** Start **

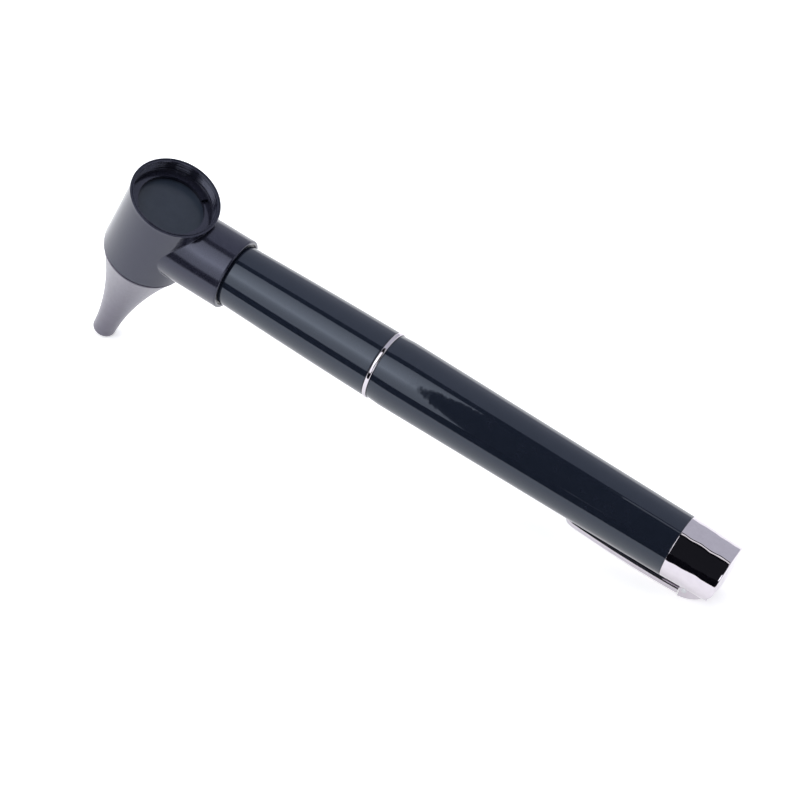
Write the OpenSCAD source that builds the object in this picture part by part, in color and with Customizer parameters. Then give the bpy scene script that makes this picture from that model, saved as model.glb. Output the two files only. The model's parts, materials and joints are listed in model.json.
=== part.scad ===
// Pen otoscope: a short black head with an eyepiece and an ear speculum, on a pen torch handle.
// It lies on a table on its speculum tip and on the heel of its tail cap. +X runs along the
// handle towards the cap, +Z is up, and the mirror plane is y = 0. Millimetres.

/* [Head] */
// Angle between the handle, towards its cap, and the way the eyepiece faces
head_angle = 77.6; // [76.6:0.2:79]
// Outer diameter of the head at the eyepiece rim
rim_d = 19.44; // [19.2:0.1:20.4]
// Outer diameter of the head below the rim's lip
seam_d = 18.9; // [18.6:0.1:19.1]
// Height of the rim's lip
lip_h = 0.6; // [0.6:0.1:0.8]
// Distance from the handle's axis up to the rim
rim_up = 11.27; // [11.2:0.1:12]
// Distance from the handle's axis down to the speculum end
seam_down = 8.38; // [8.2:0.1:9.4]
// Diameter of the open bore above the lens
eye_bore_d = 17.7; // [17.5:0.1:18]
// Height of the open bore and its chamfer, from the lens ring to the rim
eye_depth = 2.93; // [2.6:0.1:3.1]
// Free diameter through the lens ring
lens_view_d = 14.3; // [13.6:0.1:14.6]
// Outer diameter of the neck that holds the handle
neck_d = 15.8; // [15.6:0.1:16]
// Distance from the head's axis to the mouth of the neck
neck_mouth_x = 19.5; // [19.2:0.1:20.4]

/* [Speculum] */
// Length of the speculum
spec_l = 31; // [28:0.2:34]
// Outer diameter of the speculum at the head
spec_base_d = 18.6; // [18.2:0.1:18.8]
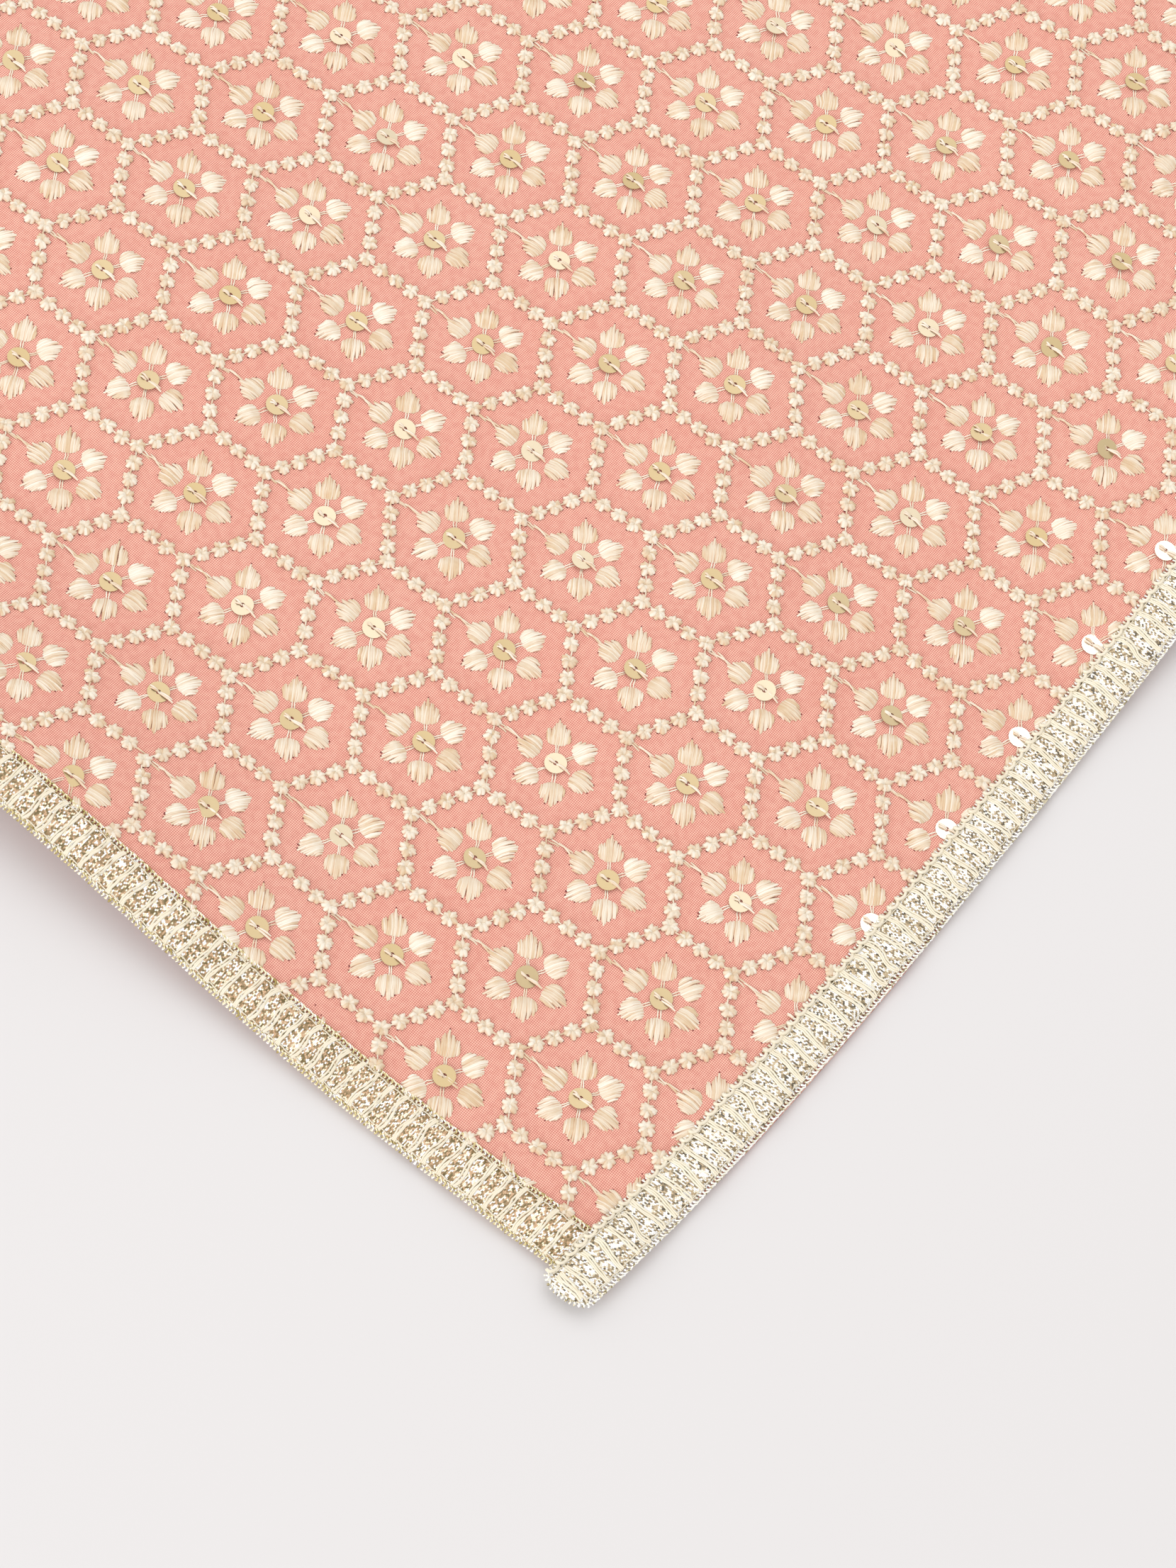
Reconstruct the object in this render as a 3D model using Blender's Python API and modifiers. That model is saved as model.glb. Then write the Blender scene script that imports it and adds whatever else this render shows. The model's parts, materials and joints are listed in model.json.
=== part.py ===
"""An embroidered dupatta stole, laid flat on a table.

One rectangle of light crepe lies as a single layer, its underside flat on the table but for
the soft ripples that lift it here and there. A woven metallic edging tape is sewn on all four
sides. The two long tapes lie over the ends of the two short ones, with their folded ends just
past the corners.

Flat coordinates: u runs along the length from the west end, v across the width from the south
side, both from the outer edge of the tape. The finished part is centred on the origin, with
the table at z = 0.
"""

from math import cos, exp, pi, radians, sin, sqrt

import bmesh
import bpy
from mathutils import Vector

MM = 0.001

# The size follows the embroidered repeat: whole flowers fit between the margins.
REPEAT = 23 * MM
ROW_STEP = REPEAT * sqrt(3) / 2
REPEATS_LONG = 89
ROWS_ACROSS = 34
END_MARGIN = 25 * MM
SIDE_MARGIN = 10.7 * MM
LENGTH = 2 * END_MARGIN + REPEATS_LONG * REPEAT
WIDTH = 2 * SIDE_MARGIN + ROWS_ACROSS * ROW_STEP

CLOTH_WALL = 1.0 * MM
TAPE_WIDTH = 9.0 * MM
TAPE_WALL = 1.0 * MM
SEWING_GAP = 0.3 * MM
CLOTH_INSIDE_TAPE = 0.8 * MM
TAPE_END_PAST_CORNER = 2.6 * MM
STEP_DOWN_AT = 18 * MM

# How the edges leave a straight line: pulled in by the tape at each corner, then swaying.
CORNER_TUCK = 7.6 * MM
CORNER_TUCK_REACH = 50 * MM
OTHER_CORNER_TUCK = 4.5 * MM
OTHER_TUCK_REACH = 70 * MM
SIDE_SWAY = 1.0 * MM
SIDE_SWAY_WAVE = 520 * MM
END_SWAY = 1.6 * MM
END_SWAY_WAVE = 260 * MM
END_SWAY_START = 40 * MM
EDGE_SHIFT_FULL = 10 * MM
EDGE_SHIFT_GONE = 80 * MM

# Grid steps: finer at the corner that is shown closest.
FINE_STEP = 18 * MM
FINE_REACH = 270 * MM
COARSE_STEP = 40 * MM

# Soft ripples in millimetres and degrees, each a low ridge that dies away to nothing.
RIPPLE_COLUMNS = ("u", "v", "half_length", "half_width", "height", "turn")
RIPPLES = (
    (-5, 150, 95, 60, 8.5, 90),
    (195, -5, 70, 55, 5.5, 0),
    (245, 62, 75, 45, 3.5, 35),
    (105, 215, 90, 60, 3.2, 70),
    (105, 62, 48, 34, 1.8, 20),
    (152, 100, 46, 34, 1.6, 60),
    (120, 420, 170, 65, 4.0, 100),
    (0, 600, 110, 70, 6.0, 90),
    (330, 400, 190, 70, 4.5, 62),
    (520, 120, 160, 70, 3.5, 100),
    (560, 610, 240, 80, 5.0, 12),
    (760, 330, 260, 80, 4.0, 75),
    (930, 80, 170, 75, 4.5, 5),
    (1010, 560, 200, 75, 3.5, 120),
    (1200, 250, 280, 80, 5.0, 82),
    (1380, 640, 180, 75, 4.0, 170),
    (1440, 60, 150, 70, 3.5, 88),
    (1560, 400, 250, 80, 4.5, 55),
    (1760, 180, 220, 75, 4.0, 98),
    (1830, 600, 200, 80, 5.0, 25),
    (2000, 350, 190, 75, 4.5, 80),
    (2097, 90, 110, 70, 5.5, 90),
    (2097, 560, 100, 65, 6.0, 90),
)


def clear_scene():
    for item in list(bpy.data.objects):
        bpy.data.objects.remove(item, do_unlink=True)


def smooth_fall(distance, full, gone):
    """1 up to full, then a smooth fall to 0 at gone."""
    share = min(max((distance - full) / (gone - full), 0.0), 1.0)
    return 1 - share * share * (3 - 2 * share)


def side_inset(along):
    """How far the south side lies in from its straight line; the north side is this turned."""
    near = CORNER_TUCK * exp(-along / CORNER_TUCK_REACH)
    far = OTHER_CORNER_TUCK * exp(-(LENGTH - along) / OTHER_TUCK_REACH)
    sway = SIDE_SWAY * (1 - cos(2 * pi * along / SIDE_SWAY_WAVE)) / 2
    return near + far - sway


def end_inset(across):
    """How far the west end lies in from its straight line; the east end is this turned."""
    return -END_SWAY * cos(2 * pi * (across - END_SWAY_START) / END_SWAY_WAVE)


def ripple_height(u, v):
    height = 0.0
    for row in RIPPLES:
        ripple = dict(zip(RIPPLE_COLUMNS, row))
        turn = radians(ripple["turn"])
        du, dv = u / MM - ripple["u"], v / MM - ripple["v"]
        along = (du * cos(turn) + dv * sin(turn)) / ripple["half_length"]
        across = (dv * cos(turn) - du * sin(turn)) / ripple["half_width"]
        inside = 1 - along * along - across * across
        if inside > 0:
            height += ripple["height"] * MM * inside * inside
    return height


def underside(u, v):
    """The point of the cloth's underside at flat place (u, v)."""
    south = side_inset(u) * smooth_fall(v, EDGE_SHIFT_FULL, EDGE_SHIFT_GONE)
    north = side_inset(LENGTH - u) * smooth_fall(WIDTH - v, EDGE_SHIFT_FULL, EDGE_SHIFT_GONE)
    west = end_inset(v) * smooth_fall(u, EDGE_SHIFT_FULL, EDGE_SHIFT_GONE)
    east = end_inset(WIDTH - v) * smooth_fall(LENGTH - u, EDGE_SHIFT_FULL, EDGE_SHIFT_GONE)
    x = u - LENGTH / 2 + west - east
    y = v - WIDTH / 2 + south - north
    return Vector((x, y, ripple_height(u, v)))


def upward(u, v):
    """The cloth's upward normal at flat place (u, v)."""
    step = 1 * MM
    along = underside(u + step, v) - underside(u - step, v)
    across = underside(u, v + step) - underside(u, v - step)
    return along.cross(across).normalized()


def grid_lines(total):
    """Where the panel's grid lines lie along one side: its edge, the tape's edge, then steps."""
    first = [CLOTH_INSIDE_TAPE, CLOTH_INSIDE_TAPE + TAPE_WIDTH, STEP_DOWN_AT]
    last = [total - line for line in reversed(first)]
    fine_count = round((FINE_REACH - STEP_DOWN_AT) / FINE_STEP)
    fine = [STEP_DOWN_AT + FINE_STEP * (i + 1) for i in range(fine_count)]
    room = last[0] - fine[-1]
    coarse_count = round(room / COARSE_STEP)
    coarse = [fine[-1] + room * (i + 1) / coarse_count for i in range(coarse_count - 1)]
    return first + fine + coarse + last


def mapped_grid(name, lines_a, lines_b, place, collection):
    """A primitive grid with its points moved to place(a, b) for each pair of lines."""
    bpy.ops.mesh.primitive_grid_add(
        x_subdivisions=len(lines_a) - 1, y_subdivisions=len(lines_b) - 1, size=2
    )
    sheet = bpy.context.active_object
    sheet.name = name
    sheet.data.name = name
    for vertex in sheet.data.vertices:
        i = round((vertex.co.x + 1) / 2 * (len(lines_a) - 1))
        j = round((vertex.co.y + 1) / 2 * (len(lines_b) - 1))
        vertex.co = place(lines_a[i], lines_b[j])
    for owner in list(sheet.users_collection):
        owner.objects.unlink(sheet)
    collection.objects.link(sheet)
    return sheet


def thicken(sheet, thickness):
    wall = sheet.modifiers.new("wall", "SOLIDIFY")
    wall.thickness = thickness
    wall.offset = 1
    wall.use_even_offset = True
    sheet.data.shade_smooth()
    sheet.data.set_sharp_from_angle(angle=radians(40))


def make_up_facing(sheet):
    mesh = bmesh.new()
    mesh.from_mesh(sheet.data)
    mesh.normal_update()
    if sum(face.normal.z for face in mesh.faces) < 0:
        bmesh.ops.reverse_faces(mesh, faces=mesh.faces[:])
    mesh.to_mesh(sheet.data)
    mesh.free()


def finish(name, colour, roughness, metallic):
    material = bpy.data.materials.new(name)
    material.use_nodes = True
    shader = material.node_tree.nodes["Principled BSDF"]
    shader.inputs["Base Color"].default_value = (*colour, 1)
    shader.inputs["Roughness"].default_value = roughness
    shader.inputs["Metallic"].default_value = metallic
    return material


def rim_point(lines, place):
    """The pair of grid lines of the rim cell beside place, and how far place is between them."""
    low, high = (lines[0], lines[1]) if place < lines[len(lines) // 2] else (lines[-2], lines[-1])
    return low, high, (place - low) / (high - low)


def on_side_rim(lines_v, u, v, lift):
    """A point lift above the rim cell of a long side, on the same straight lines as the panel."""
    low, high, share = rim_point(lines_v, v)
    point = underside(u, low).lerp(underside(u, high), share)
    normal = upward(u, low).lerp(upward(u, high), share).normalized()
    return point + normal * lift


def on_end_rim(lines_u, u, v, lift):
    low, high, share = rim_point(lines_u, u)
    point = underside(low, v).lerp(underside(high, v), share)
    normal = upward(low, v).lerp(upward(high, v), share).normalized()
    return point + normal * lift


def build():
    clear_scene()
    collection = bpy.data.collections.new("dupatta_stole")
    bpy.context.scene.collection.children.link(collection)
    crepe = finish("salmon_crepe", (0.82, 0.40, 0.33), 0.75, 0.0)
    metallic_tape = finish("metallic_tape", (0.74, 0.64, 0.42), 0.35, 0.6)

    lines_u = grid_lines(LENGTH)
    lines_v = grid_lines(WIDTH)
    panel = mapped_grid("cloth_panel", lines_u, lines_v, underside, collection)
    make_up_facing(panel)
    thicken(panel, CLOTH_WALL)
    panel.data.materials.append(crepe)

    bed = CLOTH_WALL + SEWING_GAP
    over_tape = TAPE_WALL + SEWING_GAP
    tape_ends = (-TAPE_END_PAST_CORNER, LENGTH + TAPE_END_PAST_CORNER)
    across = (0.0, TAPE_WIDTH / 2, TAPE_WIDTH)

    def side_tape_place(u, v):
        crossing = min(u, LENGTH - u) < STEP_DOWN_AT - MM
        return on_side_rim(lines_v, u, v, bed + (over_tape if crossing else 0.0))

    def end_tape_place(v, u):
        return on_end_rim(lines_u, u, v, bed)

    long_lines = (tape_ends[0], *lines_u, tape_ends[1])
    inner_side = tuple(WIDTH - line for line in reversed(across))
    inner_end = tuple(LENGTH - line for line in reversed(across))
    tapes = (
        mapped_grid("lace_south", long_lines, across, side_tape_place, collection),
        mapped_grid("lace_north", long_lines, inner_side, side_tape_place, collection),
        mapped_grid("lace_west", lines_v, across, end_tape_place, collection),
        mapped_grid("lace_east", lines_v, inner_end, end_tape_place, collection),
    )
    for tape in tapes:
        make_up_facing(tape)
        thicken(tape, TAPE_WALL)
        tape.data.materials.append(metallic_tape)


build()
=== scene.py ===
import json

import bpy
import numpy as np
from mathutils import Matrix, Vector

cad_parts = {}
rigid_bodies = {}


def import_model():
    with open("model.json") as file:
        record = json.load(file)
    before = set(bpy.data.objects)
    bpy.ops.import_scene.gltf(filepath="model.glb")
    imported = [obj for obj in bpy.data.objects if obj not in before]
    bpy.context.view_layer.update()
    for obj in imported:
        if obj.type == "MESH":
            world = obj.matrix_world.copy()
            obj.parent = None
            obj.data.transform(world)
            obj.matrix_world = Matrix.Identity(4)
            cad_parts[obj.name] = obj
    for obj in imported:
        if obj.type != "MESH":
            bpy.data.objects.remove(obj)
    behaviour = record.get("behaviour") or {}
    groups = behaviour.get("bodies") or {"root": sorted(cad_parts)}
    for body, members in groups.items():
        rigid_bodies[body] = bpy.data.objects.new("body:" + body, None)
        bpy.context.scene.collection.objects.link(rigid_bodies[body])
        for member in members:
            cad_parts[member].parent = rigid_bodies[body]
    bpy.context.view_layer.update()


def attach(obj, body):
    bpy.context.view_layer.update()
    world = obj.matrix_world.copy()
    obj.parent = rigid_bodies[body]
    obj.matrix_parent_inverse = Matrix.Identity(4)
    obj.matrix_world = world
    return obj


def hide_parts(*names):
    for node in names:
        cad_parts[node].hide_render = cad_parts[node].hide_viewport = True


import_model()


# The stole itself: one rectangle of salmon polyester crepe, a light plain weave with a matt, grainy
# face. It lies flat in one layer. Low ripples lift it here and there, and the tape and the dense
# embroidery draw it into small puckers.
MM = 0.001
REPEAT = 23 * MM
ROW_STEP = REPEAT * np.sqrt(3) / 2
REPEATS_LONG = 89
ROWS_ACROSS = 34
END_MARGIN = 25 * MM
SIDE_MARGIN = 10.7 * MM
LENGTH = 2 * END_MARGIN + REPEATS_LONG * REPEAT
WIDTH = 2 * SIDE_MARGIN + ROWS_ACROSS * ROW_STEP
CLOTH_WALL = 0.6 * MM
CLOTH_OFF_TABLE = 0.1 * MM
CLOTH_INSIDE_TAPE = 0.8 * MM
TAPE_WIDTH = 9.0 * MM

CORNER_TUCK = 7.6 * MM
CORNER_TUCK_REACH = 50 * MM
OTHER_CORNER_TUCK = 4.5 * MM
OTHER_TUCK_REACH = 70 * MM
SIDE_SWAY = 1.0 * MM
SIDE_SWAY_WAVE = 520 * MM
END_SWAY = 1.6 * MM
END_SWAY_WAVE = 260 * MM
END_SWAY_START = 40 * MM
EDGE_SHIFT_FULL = 10 * MM
EDGE_SHIFT_GONE = 80 * MM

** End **

Each line from the one holding "long_lines = (tape_ends[0], *lines_u, tape_ends[1])" to the one holding "obj.parent = None", those two included, is to be transcribed exactly, and no other line.

● **Completed exercise**:
    long_lines = (tape_ends[0], *lines_u, tape_ends[1])
    inner_side = tuple(WIDTH - line for line in reversed(across))
    inner_end = tuple(LENGTH - line for line in reversed(across))
    tapes = (
        mapped_grid("lace_south", long_lines, across, side_tape_place, collection),
        mapped_grid("lace_north", long_lines, inner_side, side_tape_place, collection),
        mapped_grid("lace_west", lines_v, across, end_tape_place, collection),
        mapped_grid("lace_east", lines_v, inner_end, end_tape_place, collection),
    )
    for tape in tapes:
        make_up_facing(tape)
        thicken(tape, TAPE_WALL)
        tape.data.materials.append(metallic_tape)


build()
=== scene.py ===
import json

import bpy
import numpy as np
from mathutils import Matrix, Vector

cad_parts = {}
rigid_bodies = {}


def import_model():
    with open("model.json") as file:
        record = json.load(file)
    before = set(bpy.data.objects)
    bpy.ops.import_scene.gltf(filepath="model.glb")
    imported = [obj for obj in bpy.data.objects if obj not in before]
    bpy.context.view_layer.update()
    for obj in imported:
        if obj.type == "MESH":
            world = obj.matrix_world.copy()
            obj.parent = None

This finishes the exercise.